## RECORDS PROVIDED

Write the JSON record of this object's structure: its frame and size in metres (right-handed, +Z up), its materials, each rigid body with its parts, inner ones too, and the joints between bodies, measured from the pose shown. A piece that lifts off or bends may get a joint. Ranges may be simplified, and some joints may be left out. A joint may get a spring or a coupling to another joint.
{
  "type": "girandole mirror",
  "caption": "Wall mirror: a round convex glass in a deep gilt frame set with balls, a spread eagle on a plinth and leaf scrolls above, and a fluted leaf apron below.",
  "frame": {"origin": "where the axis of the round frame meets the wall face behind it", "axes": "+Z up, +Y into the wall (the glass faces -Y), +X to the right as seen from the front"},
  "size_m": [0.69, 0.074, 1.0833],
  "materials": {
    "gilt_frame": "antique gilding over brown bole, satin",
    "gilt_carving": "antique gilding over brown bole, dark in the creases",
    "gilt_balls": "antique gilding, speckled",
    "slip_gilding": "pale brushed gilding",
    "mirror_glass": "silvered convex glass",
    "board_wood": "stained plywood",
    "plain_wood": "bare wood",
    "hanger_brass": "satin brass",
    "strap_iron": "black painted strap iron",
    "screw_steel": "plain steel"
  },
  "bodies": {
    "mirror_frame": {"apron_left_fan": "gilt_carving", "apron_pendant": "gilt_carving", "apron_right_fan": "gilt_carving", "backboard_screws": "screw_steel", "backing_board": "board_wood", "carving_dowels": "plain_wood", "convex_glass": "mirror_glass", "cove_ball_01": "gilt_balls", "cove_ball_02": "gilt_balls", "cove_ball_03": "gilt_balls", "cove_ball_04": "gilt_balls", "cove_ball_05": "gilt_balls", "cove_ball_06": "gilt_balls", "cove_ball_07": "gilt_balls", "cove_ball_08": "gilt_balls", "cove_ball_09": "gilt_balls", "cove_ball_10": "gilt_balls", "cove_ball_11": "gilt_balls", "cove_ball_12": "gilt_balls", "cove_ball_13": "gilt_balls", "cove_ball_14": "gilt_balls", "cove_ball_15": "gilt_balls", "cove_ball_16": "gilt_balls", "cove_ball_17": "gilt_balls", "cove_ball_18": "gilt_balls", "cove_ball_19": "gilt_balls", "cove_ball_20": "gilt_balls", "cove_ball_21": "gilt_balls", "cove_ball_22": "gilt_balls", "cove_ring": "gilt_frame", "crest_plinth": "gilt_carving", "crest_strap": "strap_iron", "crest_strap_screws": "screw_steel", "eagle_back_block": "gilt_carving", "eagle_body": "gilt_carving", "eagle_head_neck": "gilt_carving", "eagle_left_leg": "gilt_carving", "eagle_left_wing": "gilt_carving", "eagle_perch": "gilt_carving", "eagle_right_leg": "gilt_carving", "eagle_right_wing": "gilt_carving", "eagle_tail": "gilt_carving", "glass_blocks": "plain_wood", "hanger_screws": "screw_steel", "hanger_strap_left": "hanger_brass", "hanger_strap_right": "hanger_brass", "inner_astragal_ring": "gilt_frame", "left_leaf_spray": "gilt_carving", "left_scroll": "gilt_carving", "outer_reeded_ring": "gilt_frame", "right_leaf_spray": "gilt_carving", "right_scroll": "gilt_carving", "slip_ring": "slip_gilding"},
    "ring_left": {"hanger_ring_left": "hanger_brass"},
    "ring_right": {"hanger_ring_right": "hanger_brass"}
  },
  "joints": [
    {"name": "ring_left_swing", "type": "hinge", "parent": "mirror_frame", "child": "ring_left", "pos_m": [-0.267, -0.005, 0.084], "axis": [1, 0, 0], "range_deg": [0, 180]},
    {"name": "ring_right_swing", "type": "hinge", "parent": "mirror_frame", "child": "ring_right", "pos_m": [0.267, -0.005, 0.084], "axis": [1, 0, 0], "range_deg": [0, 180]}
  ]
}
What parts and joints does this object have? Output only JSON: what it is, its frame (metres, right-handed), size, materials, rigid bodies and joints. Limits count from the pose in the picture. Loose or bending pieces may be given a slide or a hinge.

## SET TASK
Generate an exact reproduction of all entries.

## OUTPUT OF THE EXERCISE
Write the JSON record of this object's structure: its frame and size in metres (right-handed, +Z up), its materials, each rigid body with its parts, inner ones too, and the joints between bodies, measured from the pose shown. A piece that lifts off or bends may get a joint. Ranges may be simplified, and some joints may be left out. A joint may get a spring or a coupling to another joint.
{
  "type": "girandole mirror",
  "caption": "Wall mirror: a round convex glass in a deep gilt frame set with balls, a spread eagle on a plinth and leaf scrolls above, and a fluted leaf apron below.",
  "frame": {"origin": "where the axis of the round frame meets the wall face behind it", "axes": "+Z up, +Y into the wall (the glass faces -Y), +X to the right as seen from the front"},
  "size_m": [0.69, 0.074, 1.0833],
  "materials": {
    "gilt_frame": "antique gilding over brown bole, satin",
    "gilt_carving": "antique gilding over brown bole, dark in the creases",
    "gilt_balls": "antique gilding, speckled",
    "slip_gilding": "pale brushed gilding",
    "mirror_glass": "silvered convex glass",
    "board_wood": "stained plywood",
    "plain_wood": "bare wood",
    "hanger_brass": "satin brass",
    "strap_iron": "black painted strap iron",
    "screw_steel": "plain steel"
  },
  "bodies": {
    "mirror_frame": {"apron_left_fan": "gilt_carving", "apron_pendant": "gilt_carving", "apron_right_fan": "gilt_carving", "backboard_screws": "screw_steel", "backing_board": "board_wood", "carving_dowels": "plain_wood", "convex_glass": "mirror_glass", "cove_ball_01": "gilt_balls", "cove_ball_02": "gilt_balls", "cove_ball_03": "gilt_balls", "cove_ball_04": "gilt_balls", "cove_ball_05": "gilt_balls", "cove_ball_06": "gilt_balls", "cove_ball_07": "gilt_balls", "cove_ball_08": "gilt_balls", "cove_ball_09": "gilt_balls", "cove_ball_10": "gilt_balls", "cove_ball_11": "gilt_balls", "cove_ball_12": "gilt_balls", "cove_ball_13": "gilt_balls", "cove_ball_14": "gilt_balls", "cove_ball_15": "gilt_balls", "cove_ball_16": "gilt_balls", "cove_ball_17": "gilt_balls", "cove_ball_18": "gilt_balls", "cove_ball_19": "gilt_balls", "cove_ball_20": "gilt_balls", "cove_ball_21": "gilt_balls", "cove_ball_22": "gilt_balls", "cove_ring": "gilt_frame", "crest_plinth": "gilt_carving", "crest_strap": "strap_iron", "crest_strap_screws": "screw_steel", "eagle_back_block": "gilt_carving", "eagle_body": "gilt_carving", "eagle_head_neck": "gilt_carving", "eagle_left_leg": "gilt_carving", "eagle_left_wing": "gilt_carving", "eagle_perch": "gilt_carving", "eagle_right_leg": "gilt_carving", "eagle_right_wing": "gilt_carving", "eagle_tail": "gilt_carving", "glass_blocks": "plain_wood", "hanger_screws": "screw_steel", "hanger_strap_left": "hanger_brass", "hanger_strap_right": "hanger_brass", "inner_astragal_ring": "gilt_frame", "left_leaf_spray": "gilt_carving", "left_scroll": "gilt_carving", "outer_reeded_ring": "gilt_frame", "right_leaf_spray": "gilt_carving", "right_scroll": "gilt_carving", "slip_ring": "slip_gilding"},
    "ring_left": {"hanger_ring_left": "hanger_brass"},
    "ring_right": {"hanger_ring_right": "hanger_brass"}
  },
  "joints": [
    {"name": "ring_left_swing", "type": "hinge", "parent": "mirror_frame", "child": "ring_left", "pos_m": [-0.267, -0.005, 0.084], "axis": [1, 0, 0], "range_deg": [0, 180]},
    {"name": "ring_right_swing", "type": "hinge", "parent": "mirror_frame", "child": "ring_right", "pos_m": [0.267, -0.005, 0.084], "axis": [1, 0, 0], "range_deg": [0, 180]}
  ]
}
What parts and joints does this object have? Output only JSON: what it is, its frame (metres, right-handed), size, materials, rigid bodies and joints. Limits count from the pose in the picture. Loose or bending pieces may be given a slide or a hinge.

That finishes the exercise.